In one aspect of the present example embodiment, regarding the missing section included in the time-series data, the interpolation unit selects at least one piece of data of the gait phase included in the missing section from at least one gait waveform in which the data of the gait phase included in the missing section is not missing. The interpolation unit generates interpolation data using the data of the selected gait phase. According to the present aspect, the missing section can be interpolated using data of another gait cycle.

In one aspect of the present example embodiment, the interpolation unit calculates an average value of data of the gait phase selected from the gait waveforms of the plurality of gait cycles. The interpolation unit generates interpolation data by using the calculated average value of the data of the gait phase. According to the present aspect, since the data of the missing section is interpolated based on the average value of the data of the plurality of gait cycles, it is possible to generate interpolation data in which the feature of gait is more reflected.
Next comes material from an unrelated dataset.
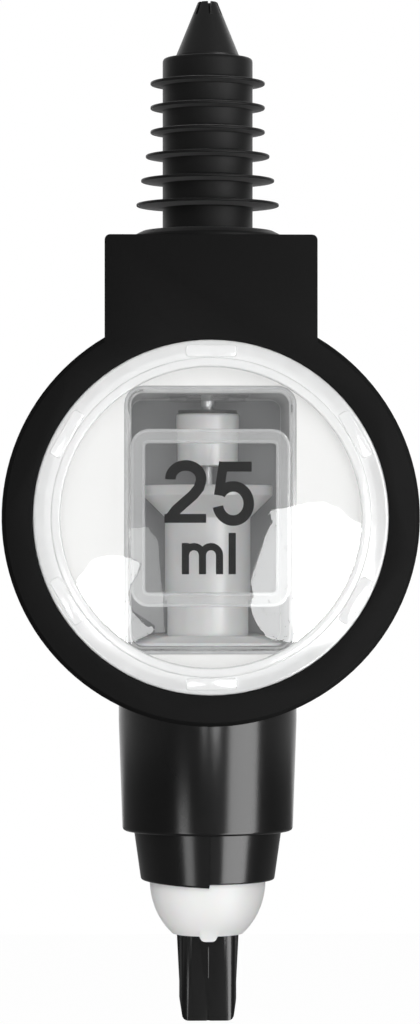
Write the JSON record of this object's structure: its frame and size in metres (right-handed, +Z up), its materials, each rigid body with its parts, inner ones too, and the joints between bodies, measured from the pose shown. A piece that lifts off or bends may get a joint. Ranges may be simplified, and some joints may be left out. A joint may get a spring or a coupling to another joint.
{
  "type": "liquor optic dispenser",
  "caption": "Wall-bracket spirit measure for an upturned bottle: finned cork, round lensed casing, measuring chamber, barrel, nozzle and sprung push-up plunger.",
  "frame": {"origin": "the middle of the cork flange's top face, on the axis of the cork and the spindle, where the bottle's lip lands", "axes": "+Z up, towards the cork's pointed head; the lens faces -Y; +X to the right as seen from the front"},
  "size_m": [0.069, 0.0522, 0.1738],
  "materials": {
    "cork_rubber": "soft satin moulded rubber",
    "seal_rubber": "moulded rubber",
    "gasket_silicone": "natural white silicone",
    "casing_plastic": "matte moulded plastic",
    "gloss_black_plastic": "polished moulded plastic",
    "white_plastic": "smooth moulded plastic",
    "milky_plastic": "milky moulded plastic",
    "clear_lens": "clear polished plastic",
    "clear_chamber": "clear moulded plastic",
    "steel": "bright stainless steel"
  },
  "bodies": {
    "casing": {"cork": "cork_rubber", "inlet_tube": "casing_plastic", "air_tube": "casing_plastic", "inlet_o_ring": "seal_rubber", "front_casing": "casing_plastic", "rear_casing": "casing_plastic", "casing_screws": "steel", "lens": "clear_lens", "lens_gasket": "gasket_silicone", "fascia": "white_plastic", "chamber": "clear_chamber", "chamber_window": "clear_chamber", "inlet_seat": "milky_plastic", "outlet_body": "milky_plastic", "outlet_o_ring": "seal_rubber", "lock_nut": "casing_plastic", "spring_seat": "milky_plastic", "return_spring": "steel", "barrel": "gloss_black_plastic", "collar": "gloss_black_plastic", "nozzle": "white_plastic", "bracket_boss": "casing_plastic", "bracket_screws": "steel"},
    "plunger": {"plunger": "gloss_black_plastic", "spindle": "steel", "outlet_piston": "casing_plastic", "piston_ring": "seal_rubber"},
    "inlet_valve": {"inlet_valve": "milky_plastic", "inlet_seal": "seal_rubber"}
  },
  "joints": [
    {"name": "plunger_slide", "type": "slide", "parent": "casing", "child": "plunger", "axis": [0, 0, 1], "range_m": [0, 0.01], "stiffness_N_per_m": 600, "springref_m": -0.01, "deforming": ["return_spring"]},
    {"name": "inlet_valve_slide", "type": "slide", "parent": "casing", "child": "inlet_valve", "axis": [0, 0, 1], "range_m": [0, 0.0014]}
  ],
  "couplings": [
    {"joint": "inlet_valve_slide", "follows": "plunger_slide", "ratio": 0.14}
  ]
}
In one aspect of the present example embodiment, the interpolation unit generates interpolation data by an analytical method for a gait period in which data variation is small. The interpolation unit generates interpolation data using data of a gait cycle different from the gait cycle including the missing section for a gait period in which data variation is large. According to the present aspect, interpolation data is generated by an analytical method for a gait period in which data variation is small, so that calculation time and a calculation amount can be reduced.

Second Example Embodiment

Next, a gait measurement system according to a second example embodiment will be described with reference to the drawings. The gait measurement system according to the present example embodiment is different from that of the first example embodiment in that interpolation data of a missing section is generated based on a deviation value in an overall distribution of data values (amplitude values) for each gait phase regarding gait waveforms of a plurality of gait cycles.

(Configuration)

FIG. 17 is a block diagram illustrating a configuration of a gait measurement system 2 according to the present example embodiment. The gait measurement system 2 includes a measurement device 21, an interpolation device 22, and a gait measurement device 23. The interpolation device 22 may be connected to the measurement device 21 and the gait measurement device 23 in a wired manner or in a wireless manner. The measurement device 21, the interpolation device 22, and the gait measurement device 23 may be configured by a single device. The gait measurement system 2 may include the interpolation device 22 and the gait measurement device 23 except for the measurement device 21.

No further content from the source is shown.